5.       Multiplicative Representation of Polite Numbers
 
 
n           Polite Numbers
---         --------------------
01        03 -> 1 Table with Odd Numbers from 3
02        05  06 -> 3 Table from 2
03        07  09  10 -> 2 Table with Odd Numbers from 5
04        09  12  14  15 -> 5 Table from 3
05        11  15  18  20  21 -> 3 Table with Odd Numbers from 7
06        13  18  22  25  27  28 -> 7 Table from 4
07        15  21  26  30  33  35  36 -> 4 Table with Odd Numbers from 9
08        17  24  30  35  39  42  44  45 -> 9 Table from 5
09        19  27  34  40  45  49  52  54  55 -> 5 Table with Odd Numbers from 11
10        21  30  38  45  51  56  60  63  65  66 -> 11 Table from 6
 

From the above table, it can be observed that, polite numbers form a triangle of numbers, with each column of polite numbers forming up a multiplication table with a definite pattern.
 

It can also be observed that, every polite number will fall into one of the following two type of tables, based on their properties.
 

1)    Sequential Tables with Odd Numbers 

2)    Odd Number Tables

 

6.       Polite Numbers that fall into Sequential Tables with Odd Numbers 

Sequential tables demonstrate the following pattern, and both odd and even polite numbers will be part of this group.
 

1 Table with Odd Numbers starting from 3
(Nothing but Odd Numbers >=3) 

2 Table with Odd Numbers starting from 5 

3 Table with Odd Numbers starting from 7

                                   


7.       Polite Numbers that fall into Odd Number Tables 

Odd Number tables demonstrate the following pattern, and obviously odd polite numbers only will be part of this group.

 
3 Table starting from 2 

5 Table starting from 3 

7 Table starting from 4

                       

 
8.            The Pattern of Occurrence of Multiplication Tables in Polite Numbers 

There is also a pattern on how the Sequential Tables, and Odd Number Tables repeat themselves.

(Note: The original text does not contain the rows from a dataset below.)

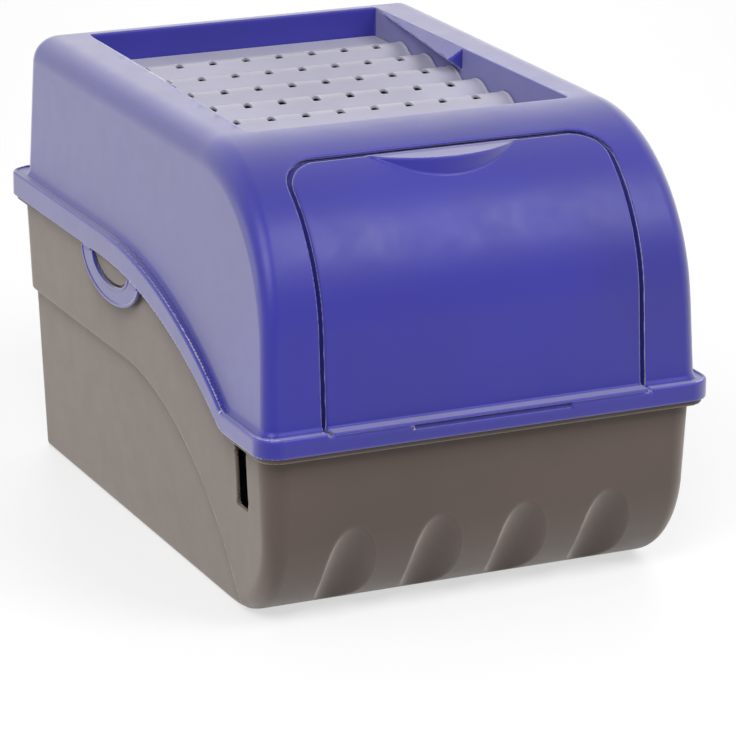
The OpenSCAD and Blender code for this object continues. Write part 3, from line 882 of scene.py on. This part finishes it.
def seen_rays(tree):
    """One for what the camera sees straight, mirrored or through a clear surface, else zero."""
    path = tree.nodes.new("ShaderNodeLightPath")
    total = path.outputs["Is Camera Ray"]
    for kind in ("Is Glossy Ray", "Is Transmission Ray"):
        larger = tree.nodes.new("ShaderNodeMath")
        larger.operation = "MAXIMUM"
        tree.links.new(total, larger.inputs[0])
        tree.links.new(path.outputs[kind], larger.inputs[1])
        total = larger.outputs["Value"]
    return total


def make_floor():
    """A round matt grey floor that glows for the camera, so that it looks nearly white."""
    mesh = bpy.data.meshes.new("floor")
    turns = np.linspace(0, 2 * math.pi, FLOOR_SIDES, False)
    ring = [(math.cos(a) * FLOOR_RADIUS, math.sin(a) * FLOOR_RADIUS, 0) for a in turns]
    mesh.from_pydata(ring, [], [list(range(FLOOR_SIDES))])
    floor = bpy.data.objects.new("floor", mesh)
    link(floor)
    material = bpy.data.materials.new("floor_white")
    material.use_nodes = True
    tree = material.node_tree
    shader = tree.nodes["Principled BSDF"]
    shader.inputs["Base Color"].default_value = FLOOR_COLOUR
    shader.inputs["Roughness"].default_value = FLOOR_ROUGHNESS
    seen = seen_rays(tree)
    lift = tree.nodes.new("ShaderNodeMath")
    lift.operation = "MULTIPLY"
    lift.inputs[1].default_value = FLOOR_LIFT
    tree.links.new(seen, lift.inputs[0])
    shader.inputs["Emission Color"].default_value = WHITE
    tree.links.new(lift.outputs["Value"], shader.inputs["Emission Strength"])
    floor.data.materials.append(material)


def make_world():
    """A background that the camera sees white and that lights the scene more weakly."""
    world = bpy.data.worlds.new("studio")
    bpy.context.scene.world = world
    world.use_nodes = True
    tree = world.node_tree
    back = tree.nodes["Background"]
    back.inputs["Color"].default_value = WHITE
    seen = seen_rays(tree)
    level = tree.nodes.new("ShaderNodeMapRange")
    level.inputs["To Min"].default_value = AMBIENT
    level.inputs["To Max"].default_value = 1.0
    tree.links.new(seen, level.inputs["Value"])
    tree.links.new(level.outputs["Result"], back.inputs["Strength"])


def lamp(name, place, aim, size, power):
    """A round lamp, in metres and watts."""
    light = bpy.data.lights.new(name, "AREA")
    light.shape = "DISK"
    light.size = size
    light.energy = power
    made = bpy.data.objects.new(name, light)
    made.location = place
    made.rotation_euler = (Vector(aim) - Vector(place)).to_track_quat("-Z", "Y").to_euler()
    link(made)


def make_camera():
    """Camera at the photograph's view."""
    level = math.cos(CAMERA_ELEVATION)
    back = Vector((math.sin(CAMERA_AZIMUTH) * level, -math.cos(CAMERA_AZIMUTH) * level,
                   math.sin(CAMERA_ELEVATION)))
    right = Vector((math.cos(CAMERA_AZIMUTH), math.sin(CAMERA_AZIMUTH), 0))
    up = back.cross(right)
    turned_right = right * math.cos(CAMERA_ROLL) + up * math.sin(CAMERA_ROLL)
    turned_up = up * math.cos(CAMERA_ROLL) - right * math.sin(CAMERA_ROLL)
    data = bpy.data.cameras.new("camera")
    data.sensor_width = SENSOR_MM
    data.lens = SENSOR_MM * CAMERA_FOCAL_PX / PHOTO_PX
    camera = bpy.data.objects.new("camera", data)
    turn = Matrix((turned_right, turned_up, back)).transposed().to_4x4()
    camera.matrix_world = Matrix.Translation(CAMERA_AIM + back * CAMERA_DISTANCE) @ turn
    link(camera)
    bpy.context.scene.camera = camera


make_floor()
make_world()
lamp("key", place=(-1.1, -1.35, 1.7), aim=(0, 0, 0.12), size=1.4, power=33)
lamp("right", place=(0.8, -1.3, 1.6), aim=(0, 0, 0.2), size=1.1, power=20)
lamp("left", place=(-2.2, 0.9, 0.3), aim=(0, 0, 0.12), size=1.0, power=15)
lamp("rim", place=(0.72, 1.5, 0.8), aim=(0, 0, 0.2), size=1.4, power=3.2)
make_camera()
bpy.context.scene.view_settings.view_transform = "Standard"
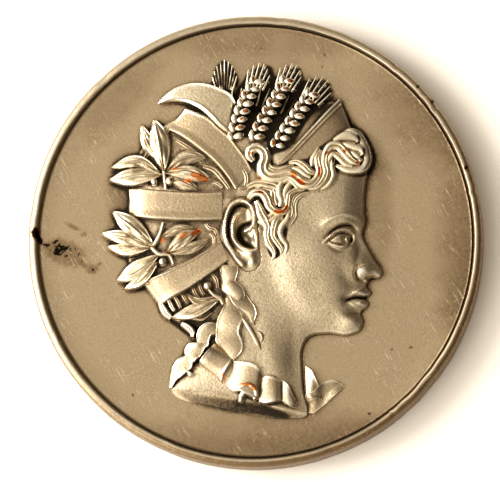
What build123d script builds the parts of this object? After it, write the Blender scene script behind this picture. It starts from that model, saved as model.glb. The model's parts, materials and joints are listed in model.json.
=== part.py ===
from build123d import *
import os
from collections import namedtuple
import numpy as np

# A struck table medal, lying on its back: one blank of silvered bronze, with a
# plain reverse and a head in profile in raised relief on the obverse.
# The origin is at the middle of the reverse rim's resting plane, +Z is the
# obverse, and +Y is the top of the head.

# Driving sizes, in millimetres
medal_diameter = 68.0
edge_thickness = 5.3
edge_round = 0.55
field_depth = 0.9
rim_width = 1.15
rim_crown = 0.5
groove_width = 0.25
bead_width = 0.45
bead_height = 0.3
reverse_rim_width = 1.6
reverse_rim_slope = 0.6
reverse_depth = 0.8
field_border = 3.24
relief_height = 3.6

facets_per_module = 18

# Every table below is laid out in modules: x, y, half_width and reach are in modules, and
# lift, rise and step are in shares of the relief height. The figure reaches just as far as
# the plain border of the field, which gives the module its size.

# The mound that carries the whole relief, how the head rises from the field, the slope
# of the struck sides, and the least height of any corner above or below the field
MOUND_MIDDLE = (-0.1, 0.0)
MOUND_REACH = (2.5, 2.95)
MOUND_LIFT = 0.72
MOUND_LEAST = 0.3
HEAD_STEP = 0.3
HEAD_SHOULDER = 0.75
SIDE_SLOPE = 7
LEAST_HEIGHT = 0.01

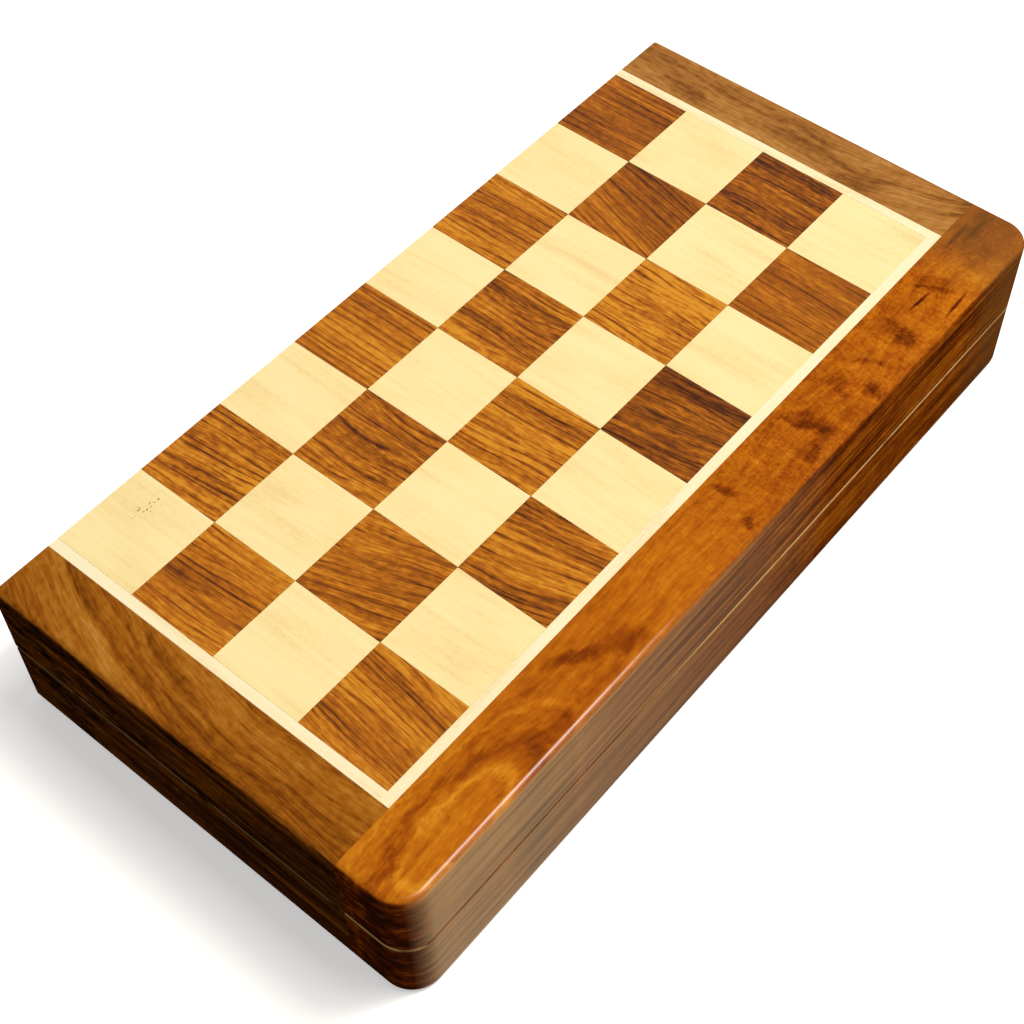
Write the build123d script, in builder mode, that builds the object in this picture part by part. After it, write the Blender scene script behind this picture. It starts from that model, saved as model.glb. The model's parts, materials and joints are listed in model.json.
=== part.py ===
from build123d import *
import os
from dataclasses import dataclass
from math import atan2, cos, degrees, radians, sin

# A folding chess set. The case opens like a book about one long edge, and the outer faces of
# its halves are the two halves of the board. Inside, the men lie in slotted pads.
# X runs along the hinge, the hinge is at +Y, the front at -Y, and the closed case lies on Z = 0.

# The board, in millimetres
square_side = 32.0
columns = 8
rows_in_half = 4
hinge_row_trim = 1.4  # what the row beside the hinge loses to the folding joint
square_gap = 0.06  # hair line between neighbouring squares
stringing_width = 3.5
end_border = 20.5
front_border = 23.2
inlay_thickness = 1.5  # squares and stringing alike

# The case
closed_height = 56.0
rim_gap = 0.3  # between the closed halves, and between the hinge edges when they lie flat
wall_thickness = 10.0
hinge_wall = 12.0
core_thickness = 4.0
border_lap = 5.0  # how far the borders reach over the core panel
corner_radius = 10.0
edge_radius = 2.5
rim_easing = 0.7

# The hinges
hinge_spacing = 190.0
leaf_length = 25.0
leaf_reach = 9.0
leaf_thickness = 1.0
leaf_clearance = 0.15
knuckle_radius = 1.6
knuckle_gap = 0.3  # round the knuckles and between them
middle_knuckle = 9.4
pin_radius = 0.8
pin_clearance = 0.05
screw_spacing = 15.0
screw_head_radius = 2.1
screw_shank_radius = 1.0
screw_tip_radius = 0.4
screw_length = 8.0
pilot_clearance = 0.05

# The closing magnets, one pair near each front corner
magnet_length = 10.0
magnet_width = 4.0
magnet_depth = 3.0
magnet_spacing = 240.0
magnet_clearance = 0.1

# The pads, their slots and the lining under them
pad_clearance = 0.25
lining_thickness = 1.2
pad_below_rim = 0.8
slot_clearance = 0.8
slot_margin = 9.0  # pad left between a slot and the long wall beside it
rest_gap = 0.1  # between a lying man and the lining

# The men: height and base diameter
king_height, king_base = 60.0, 20.0
queen_height, queen_base = 54.0, 19.0
bishop_height, bishop_base = 47.0, 18.0
knight_height, knight_base = 42.0, 18.0
rook_height, rook_base = 38.0, 18.0
pawn_height, pawn_base = 32.0, 16.4
horse_thickness = 8.0
horse_easing = 1.2
crenel_width = 2.6
crenel_depth = 2.5
mitre_slit = 1.0
cross_width = 6.0
cross_bar = 2.0
flats = 12  # flat sides that stand for each turned round

# What follows from the sizes above
board_length = columns * square_side
hinge_row = square_side - hinge_row_trim
board_width = rows_in_half * square_side - hinge_row_trim
case_length = board_length + 2 * (stringing_width + end_border)
case_width = board_width + stringing_width + front_border
half_height = (closed_height - rim_gap) / 2
parting_height = closed_height / 2
axis_offset = rim_gap / 2
front = -(case_width + axis_offset + knuckle_radius) / 2
back = front + case_width
axis_y = back + axis_offset
inner_front = front + front_border
core_bottom = inlay_thickness
core_top = core_bottom + core_thickness
end = case_length / 2
hollow_end = end - wall_thickness
core_end = end - end_border + border_lap
plate_bottom = half_height - leaf_thickness
plate_edge = axis_y - knuckle_radius - knuckle_gap
hinges = {"left": -hinge_spacing / 2, "right": hinge_spacing / 2}
screw_xs = [x + side * screw_spacing / 2 for x in hinges.values() for side in (-1, 1)]
screw_y = (back - leaf_reach + plate_edge) / 2
parting_plane = Plane.XY.offset(parting_height)
halves = ("lower", "upper")

os.makedirs("parts", exist_ok=True)


def block(x_low, x_high, y_low, y_high, z_low, z_high, mode=Mode.ADD):
    """A square-edged block between the given faces."""
    with Locations((x_low, y_low, z_low)):
        Box(x_high - x_low, y_high - y_low, z_high - z_low, align=Align.MIN, mode=mode)


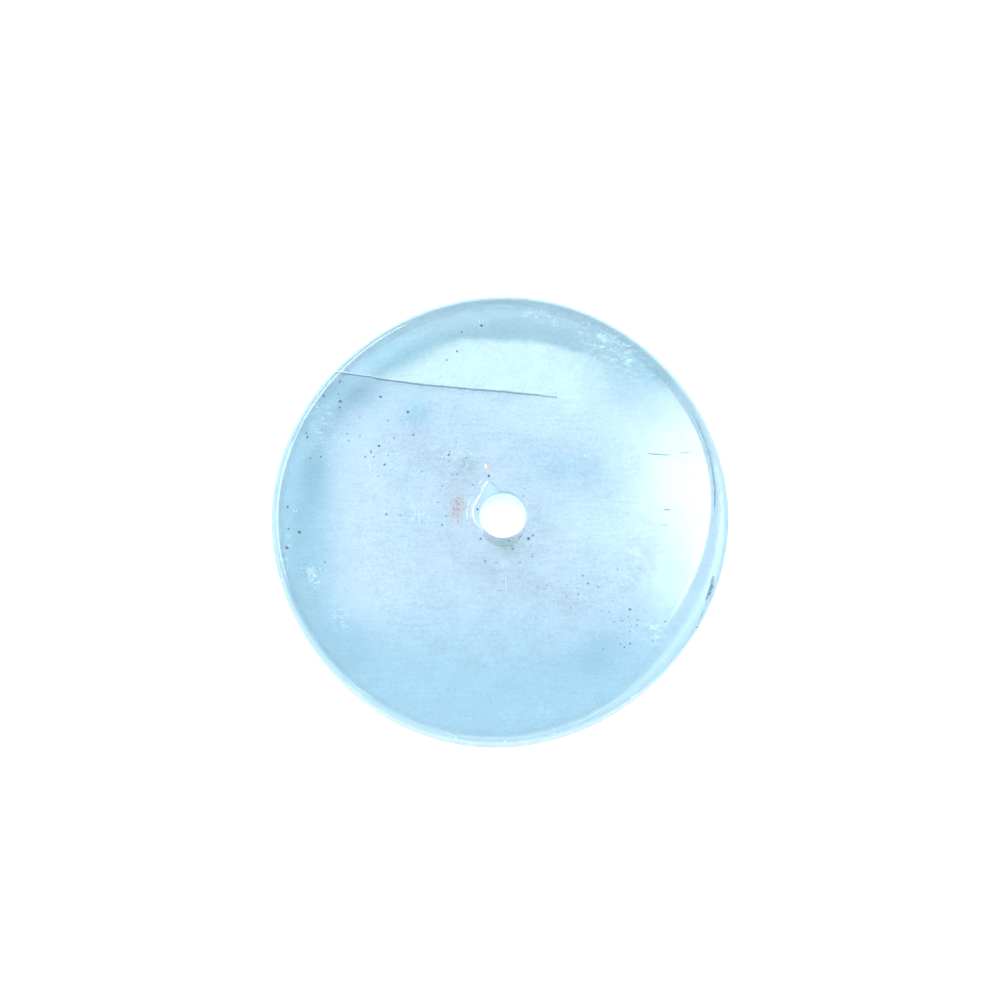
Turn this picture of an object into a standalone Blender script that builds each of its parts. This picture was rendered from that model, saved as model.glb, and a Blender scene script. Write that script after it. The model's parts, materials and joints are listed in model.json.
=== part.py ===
"""A drilled disc of pale blue beryl: one cut and polished stone, lying on its back face.

The disc is turned about +Z from half of its cross-section, then taken off true in
the three ways a hand-cut stone is: its outline is a little out of round, its bore
stands a little off centre, and the edge of its front face was rounded further in on
one side. The origin is on the disc's axis at the back face.
"""

import math

import bmesh
import bpy

# Driving dimensions, in metres.
DISC_DIAMETER = 0.0400
DISC_THICKNESS = 0.0054
BORE_DIAMETER = 0.0041
BORE_OFFSET = (0.00025, -0.00010)  # the bore's centre from the disc's axis
BORE_EDGE_BREAK = 0.00018  # rounding where the bore meets each face

# Each rounded edge is a quarter of an ellipse: how far it reaches in from the rim,
# and how far up or down the rim from its face.
FRONT_EDGE_WIDTH = 0.00075
FRONT_EDGE_DEPTH = 0.0007
BACK_EDGE_WIDTH = 0.0036
BACK_EDGE_DEPTH = 0.0027

# Where the front edge was rounded further in: how much further, the direction of the
# middle of that stretch, and how far to each side of it the extra width fades.
WIDE_EDGE_EXTRA = 0.00135
WIDE_EDGE_DIRECTION = math.radians(-28.0)
WIDE_EDGE_SPREAD = math.radians(30.0)

# The hand-ground outline: number of lobes, their height as a share of the radius,
# and the direction in degrees of one lobe's top. Even counts keep it centred.
OUTLINE_LOBES = ((2, 0.0079, 63.0), (4, 0.0046, -5.0))

TURN_STEPS = 120
BORE_EDGE_STEPS = 3
FRONT_EDGE_STEPS = 6
BACK_EDGE_STEPS = 11
SMOOTH_ANGLE = math.radians(30.0)
MERGE_DISTANCE = 1e-7

STONE_COLOUR = (0.52, 0.75, 0.93, 1.0)
STONE_ROUGHNESS = 0.05
STONE_IOR = 1.575  # beryl


def remove_everything():
    for old in list(bpy.data.objects):
        bpy.data.objects.remove(old, do_unlink=True)


def quarter_ellipse(centre, half_width, half_height, start, end, steps):
    """Points (radius, height) on an ellipse from one angle to another, in degrees."""
    points = []
    for i in range(steps + 1):
        angle = math.radians(start + (end - start) * i / steps)
        points.append((centre[0] + half_width * math.cos(angle),
                       centre[1] + half_height * math.sin(angle)))
    return points


def disc_section():
    """Half of the cross-section, once round: bore, front face, rim and back face."""
    rim = DISC_DIAMETER / 2
    bore = BORE_DIAMETER / 2
    top = DISC_THICKNESS
    edge = BORE_EDGE_BREAK
    front_of_bore = quarter_ellipse((bore + edge, top - edge), edge, edge,
                                    180, 90, BORE_EDGE_STEPS)
    front_of_rim = quarter_ellipse((rim - FRONT_EDGE_WIDTH, top - FRONT_EDGE_DEPTH),
                                   FRONT_EDGE_WIDTH, FRONT_EDGE_DEPTH, 90, 0, FRONT_EDGE_STEPS)
    back_of_rim = quarter_ellipse((rim - BACK_EDGE_WIDTH, BACK_EDGE_DEPTH),
                                  BACK_EDGE_WIDTH, BACK_EDGE_DEPTH, 0, -90, BACK_EDGE_STEPS)
    back_of_bore = quarter_ellipse((bore + edge, edge), edge, edge, 270, 180, BORE_EDGE_STEPS)
    return front_of_bore + front_of_rim + back_of_rim + back_of_bore


def outline_swell(angle):
    """How far the ground outline stands out at this angle, as a share of the radius."""
    return sum(height * math.cos(lobes * (angle - math.radians(direction)))
               for lobes, height, direction in OUTLINE_LOBES)


def front_edge_stretch(angle):
    """The front edge's width at this angle over its plain width."""
    turned = math.remainder(angle - WIDE_EDGE_DIRECTION, 2 * math.pi)
    extra = WIDE_EDGE_EXTRA * math.exp(-(turned / WIDE_EDGE_SPREAD) ** 2)
    return (FRONT_EDGE_WIDTH + extra) / FRONT_EDGE_WIDTH


def take_off_true(vertex):
    """Carry a vertex of the bore to the bore's centre, or one of the rim to its outline."""
    radius = math.hypot(vertex.co.x, vertex.co.y)
    angle = math.atan2(vertex.co.y, vertex.co.x)
    if radius < DISC_DIAMETER / 4:
        vertex.co.x += BORE_OFFSET[0]
        vertex.co.y += BORE_OFFSET[1]
        return
    rim = DISC_DIAMETER / 2
    if vertex.co.z > DISC_THICKNESS - FRONT_EDGE_DEPTH:
        radius = rim - (rim - radius) * front_edge_stretch(angle)
    radius *= 1.0 + outline_swell(angle)
    vertex.co.x = radius * math.cos(angle)
    vertex.co.y = radius * math.sin(angle)


def turned_disc():
    mesh = bmesh.new()
    section = [mesh.verts.new((radius, 0.0, height)) for radius, height in disc_section()]
    edges = [mesh.edges.new((section[i - 1], section[i])) for i in range(len(section))]
    bmesh.ops.spin(mesh, geom=section + edges, cent=(0, 0, 0), axis=(0, 0, 1),
                   angle=2 * math.pi, steps=TURN_STEPS, use_merge=True)
    bmesh.ops.remove_doubles(mesh, verts=mesh.verts, dist=MERGE_DISTANCE)
    for vertex in mesh.verts:
        take_off_true(vertex)
    bmesh.ops.recalc_face_normals(mesh, faces=mesh.faces)
    return mesh


def polished_stone():
    material = bpy.data.materials.new("polished_stone")
    material.use_nodes = True
    shader = material.node_tree.nodes["Principled BSDF"]
    shader.inputs["Base Color"].default_value = STONE_COLOUR
    shader.inputs["Roughness"].default_value = STONE_ROUGHNESS
    shader.inputs["Metallic"].default_value = 0.0
    shader.inputs["IOR"].default_value = STONE_IOR
    shader.inputs["Transmission Weight"].default_value = 0.85
    material.diffuse_color = STONE_COLOUR
    return material


def stone_disc():
    turned = turned_disc()
    data = bpy.data.meshes.new("stone_disc")
    turned.to_mesh(data)
    turned.free()
    data.shade_smooth()
    data.set_sharp_from_angle(angle=SMOOTH_ANGLE)
    data.materials.append(polished_stone())
    disc = bpy.data.objects.new("stone_disc", data)
    bpy.context.scene.collection.objects.link(disc)
    return disc


remove_everything()
stone_disc()
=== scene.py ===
# %% [markdown]
# # A drilled disc of pale blue beryl
#
# One natural stone, sawn from a crystal, ground round, drilled and polished. The frame that
# is loaded here holds its plain solid: its real size, its bore and its place on the table.
# This lesson builds the stone that is seen: the ground and polished surface, the colour
# zones that the crystal grew with, and what it caught inside while it grew.

# %% Load the frame
import json
import math
import random

import bmesh
import bpy
from mathutils import Matrix, Vector, noise

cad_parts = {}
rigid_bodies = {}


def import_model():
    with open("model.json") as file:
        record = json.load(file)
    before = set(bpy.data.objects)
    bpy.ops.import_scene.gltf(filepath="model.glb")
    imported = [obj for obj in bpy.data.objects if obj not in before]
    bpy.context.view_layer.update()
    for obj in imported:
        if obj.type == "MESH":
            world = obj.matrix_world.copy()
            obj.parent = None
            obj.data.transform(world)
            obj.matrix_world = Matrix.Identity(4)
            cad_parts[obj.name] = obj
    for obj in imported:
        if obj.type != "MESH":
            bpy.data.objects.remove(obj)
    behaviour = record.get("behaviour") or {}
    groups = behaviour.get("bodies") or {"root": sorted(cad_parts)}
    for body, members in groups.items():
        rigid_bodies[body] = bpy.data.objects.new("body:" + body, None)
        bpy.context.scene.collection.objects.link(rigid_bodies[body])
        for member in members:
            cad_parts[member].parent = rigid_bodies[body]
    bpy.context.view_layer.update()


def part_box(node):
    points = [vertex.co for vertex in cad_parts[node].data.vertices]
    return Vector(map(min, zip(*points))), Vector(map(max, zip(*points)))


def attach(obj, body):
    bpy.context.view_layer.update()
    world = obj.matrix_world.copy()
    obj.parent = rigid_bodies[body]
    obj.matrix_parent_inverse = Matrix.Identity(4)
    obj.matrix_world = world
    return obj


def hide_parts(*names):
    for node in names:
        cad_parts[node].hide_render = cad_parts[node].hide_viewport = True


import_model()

MM = 0.001
low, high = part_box("stone_disc")
THICKNESS = (high[2] - low[2]) / MM
print("stone blank:", [round((high[i] - low[i]) / MM, 2) for i in range(3)], "mm")

# %% [markdown]
# ## The shape of a hand-cut disc
#
# A lathe would give a perfect ring. A disc cut by hand is off true in three small ways: the
# outline swells a little where the wheel cut less, the drill wandered from the middle, and
# the edge of the front face was leaned on longer at one side. Each is one short formula of
# the direction round the disc, so the whole body can be built from them on a polar grid.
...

They repeat alternatively for each row of polite numbers, staring from Odd Number Table.
 

The pattern of occurrence of Sequential and Odd Number tables is as follows.
 

Here n stands for the highest number in the set {1..n}, which is used for generating the row of all polite number combinations containing the value n.
 

The least set with which we can start generating polite numbers is {1,2}, hence the starting value for n is 2. 

 

n=2 -> 1 Table with Odd Numbers starting from 3 

n=3 -> 3 Table starting from 2 

n=4 -> 2 Table with Odd Numbers starting from 5 

n=5 -> 5 Table starting from 3

                                   

 

9.            The Relationship between Polite Numbers and Prime Numbers 

It is interesting to observe that, there exists a direct relationship between polite numbers and prime numbers.
 

This is due to the observation in the previous section that, all polite numbers follow a definite multiplicative pattern.
 

The first observation is that, all the odd numbers starting from 3 are occurring in sequence in the first column.
 

The second observation is that, for any positive integer n, the first odd number that is getting generated in any row of polite numbers is 2n-1.
 

Another interesting observation is, if a polite number is a prime, then it occurs only once in the first column, by making it the only occurrence in the polite number list.
 

Based on the above observations, following two lemmas are formulated.
 

Lemma 1: For all prime numbers (except 2) , there is one and only one polite number representation, and it can be expressed as sum of two consecutive numbers only.

 

Lemma  2: For any positive integer n, the polite number (2n+1) will be prime, if it is not in the group of polite numbers that can be generated with all the possible combinations using the set of integers {1..n}

 

10.      Algorithm 

For any positive value of n, the following algorithm (written in Python), computes all the prime numbers <= 2n+1.
 

#Input n
n = 20
#Create an empty list
polite_list = []
#Loop i from [1 .. n]
for i in range(1, n+1):
#initialise the polite number to i
             polite = i
            #Add the values [i-1, ... 1] to form the polite number
            for j in range(i-1, 0, -1):
                        polite += j
                        #Add the polite number to the list
                        polite_list.append(polite)
            #The polite number 2i+1 will be prime,
            # if it is not in the polite number list
            k = 2 * i + 1
            if k not in polite_list:
                                print(k, end=" ")
 


11.      Time Complexity of the Algorithm 

The time complexity of the algorithm is O [n(n-1)/2] needing n(n-1)/2 numbers to be stored in the memory.
 

Though it is not an efficient algorithm for generating primes, the simplicity lies in the fact that, it just uses the primitive operation, addition only.
 

The above algorithm can further be improved by making the following enhancements:
 

1)   Storing the polite numbers greater than 2n only in the polite number list, will reduce the list size to much smaller than n(n-1)/2
 

2)   Instead of storing the polite numbers, reserving n(n-1)/2 bits and marking their index positions at polite number intervals, will reduce the memory utilisation significantly.

 

12.      Conclusion 

It is interesting to observe that prime numbers could be derived from polite numbers, and the sieving method is elegantly simple involving only the primitive operation of addition.
 

By studying polite numbers, the unique additive properties of prime numbers have been uncovered, demonstrating the fact that additive number theory is in fact complementary to multiplicative number theory.